Nous avions souligné le flou de la politique française à Kidal, son ambiguïté et annoncé de façon certaine que l’étau allait bientôt se refermer sur la France si elle ne sortait pas d’une ambiguïté qui ressemble de plus en plus à de l’autisme.
Certes le problème n’est pas simple puisqu’il s ‘agit bien de redonner à l’armée malienne le contrôle de Kidal alors qu’au sein de cette armée, en reconstruction technique et morale, il y a de nombreux secteurs et bataillons qui entendent faire payer au MNLA les assassinats de Aguelhock et les désertions et traîtrises de nombreux ex-soldats touaregs de l’armée malienne ayant déserté et étant passés avec armes et bagages dans les rangs de l’ennemi réclamant et proclamant la création d’un nouvel État , l ‘Azawad.
De la même façon, du coté MNLA, il y a de nombreuses familles que tout opposent, qui n’entendent pas, pour les uns, abandonner le projet de guerre de Libération Nationale, qui, pour les autres, revendiquent un statut spécial pour les composantes arabes de la famille touaregs ou encore entendent défendre la charia, comme les anciens membres du groupuscule djihadistes « Ansar dine « revenus au sein de la mouvance touarègue qu’ils avaient combattu .
Faire s ‘entendre ainsi quelques dix groupes armés appartenant sans obéissance qui a l’armée qui au MNLA qui aux touaregs relève ainsi d’un doigté que l’armée française aidé par la mission onusienne ne semble pas avoir.
Les critiques se multiplient . A Bamako des manifestations de plus en plus violentes se font jour contre la France. La Presse ne peut taire et inventent même souvent des échauffourées entre armée et MNLA. Les accords de Ouagadougou entre le Mali et le MNLA qui prévoient la libération de prisonniers de guerre sont fort mal vus par une armée qui voient dans ces prisonniers les assassins d’Aguelhok à l’heure où l’on emprisonne Sanogo.. ..Bref IBK ne peut rester sourd aux vociférations qui sourdent de partout y compris dans ses propres rangs qui accusent la France de favoriser un MNLA en différant la reprise en main administrative et militaire de Kidal.
Mais peut-on faire confiance dans une armée qui, à maintes reprises, s’est montré comme la décrit IBK « une armée de sauvages ». La répression des bérets rouges reprochés actuellement par la justice malienne à Sanogo, chef des bérets verts, est bien là pour nous rappeler justement, que les conflits et susceptibilités des militaires se règlent « à la sauvage » par la torture et la disparition.
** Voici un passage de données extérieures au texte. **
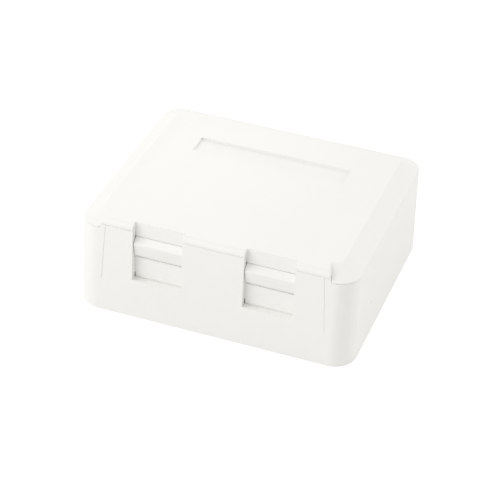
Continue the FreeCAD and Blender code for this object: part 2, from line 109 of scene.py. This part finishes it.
def moulded_plastic(name, colour, roughness, grain=2600.0, depth=0.00002, flow=0.03):
    """Opaque moulded plastic that carries the texture of its mould."""
    material = bpy.data.materials.new(name)
    material.use_nodes = True
    add = graph(material.node_tree)
    skin = add("Group", node_tree=mould_skin)
    skin.inputs["Colour"].default_value = (*colour, 1.0)
    skin.inputs["Flow"].default_value = flow
    skin.inputs["Roughness"].default_value = roughness
    skin.inputs["Grain"].default_value = grain
    bump = add("Bump", {"Height": skin.outputs["Height"], "Strength": 0.35, "Distance": depth})
    plastic = add("BsdfPrincipled", {"Base Color": skin.outputs["Colour"], "Normal": bump.outputs[0],
                                     "Roughness": skin.outputs["Roughness"]})
    add("OutputMaterial", {"Surface": plastic.outputs[0]})
    return material


def fit(piece, material, body):
    """Gives a finished piece its material and its body."""
    piece.data.materials.clear()
    piece.data.materials.append(material)
    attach(piece, body)


def placed(name, mesh):
    """New object at the origin for a mesh."""
    piece = bpy.data.objects.new(name, mesh)
    bpy.context.scene.collection.objects.link(piece)
    return piece


def settled(piece, name):
    """Turns a piece with live modifiers into a plain mesh."""
    shape = piece.evaluated_get(bpy.context.evaluated_depsgraph_get())
    mesh = bpy.data.meshes.new_from_object(shape)
    bpy.data.objects.remove(piece)
    mesh.name = name
    return placed(name, mesh)


def solid(name, shape):
    """New object at the origin for a finished shape."""
    mesh = bpy.data.meshes.new(name)
    shape.to_mesh(mesh)
    shape.free()
    return placed(name, mesh)


def rounded(node, name, edge, also=None, fine=None, fine_edge=0.0, cutter=None):
    """Copy of a solid with its sharp edges rounded, which stands for the solid. Also picks shallow creases
    to round, fine picks edges for a smaller radius, and a cutter first takes a small form out of it."""
    shape = bmesh.new()
    shape.from_mesh(nodes[node].data)
    bmesh.ops.remove_doubles(shape, verts=shape.verts, dist=2e-6)
    flat = math.radians(0.6)
    bmesh.ops.dissolve_limit(shape, angle_limit=flat, verts=shape.verts, edges=shape.edges)
    triangles = [face for face in shape.faces if len(face.verts) == 3]
    bmesh.ops.join_triangles(shape, faces=triangles, angle_face_threshold=math.radians(12),
                             angle_shape_threshold=math.radians(180))
    weight = shape.edges.layers.float.new("bevel_weight_edge")
    for rim in shape.edges:
        if len(rim.link_faces) != 2:
            continue
        a, b = (end.co for end in rim.verts)
        turn = rim.calc_face_angle()
        if also and also(a, b, turn):
            rim[weight] = 1.0
        elif turn > math.radians(24):
            rim[weight] = fine_edge / edge if fine and fine(a, b) else 1.0
    piece = solid(name + "_blank", shape)
    if cutter:
        cut = piece.modifiers.new("cut", "BOOLEAN")
        cut.object = cutter
        cut.solver = "EXACT"
    rounds = piece.modifiers.new("rounds", "BEVEL")
    rounds.limit_method = "WEIGHT"
    rounds.width = edge
    rounds.segments = 3
    rounds.use_clamp_overlap = False
    rounds.loop_slide = False
    piece = settled(piece, name + "_soft")
    piece.data.shade_smooth()
    piece.data.set_sharp_from_angle(angle=math.radians(32))
    even = piece.modifiers.new("even", "WEIGHTED_NORMAL")
    even.keep_sharp = True
    piece = settled(piece, name)
    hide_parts(node)
    return piece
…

C’est un charnier que l’on découvre à Kati, ville garnison où le Général Sanogo avait son QG et l’enquête sur les exactions de l’armée malienne à Kidal n’a pas encore commencé.
Il n’empêche que la France ne peut longtemps tenir non un double langage qu’un silence constipé, jouer du ni-ni qui consiste à ne rien dire ni aux uns ni aux autres en espérant une solution miracle.
Il faudra bien dire à IBK que son armée est effectivement et encore pour un temps « une armée de sauvages » mal entraînées, mal formées et ayant acquis des habitudes inadmissibles, de la même façon qu’il faudra bien dire au MNLA que son combat armée pour l’indépendance est une stupidité maintenant que le calme relatif est revenu et qu’il convient qu’elle abandonne ses armes ne serait ce dans un temps qu’aux forces onusiennes et abandonne en même temps ses revendications nationalistes au bénéfice d’un renforcement fédéral.
Bref il faudra bien qu’il y ait une politique africaine de la France. On ne la voit pas encore venir et quand on entend Védrine et suit les débats de Bercy on est en droit de se prendre la tête entre les mains et de pleurer de rage.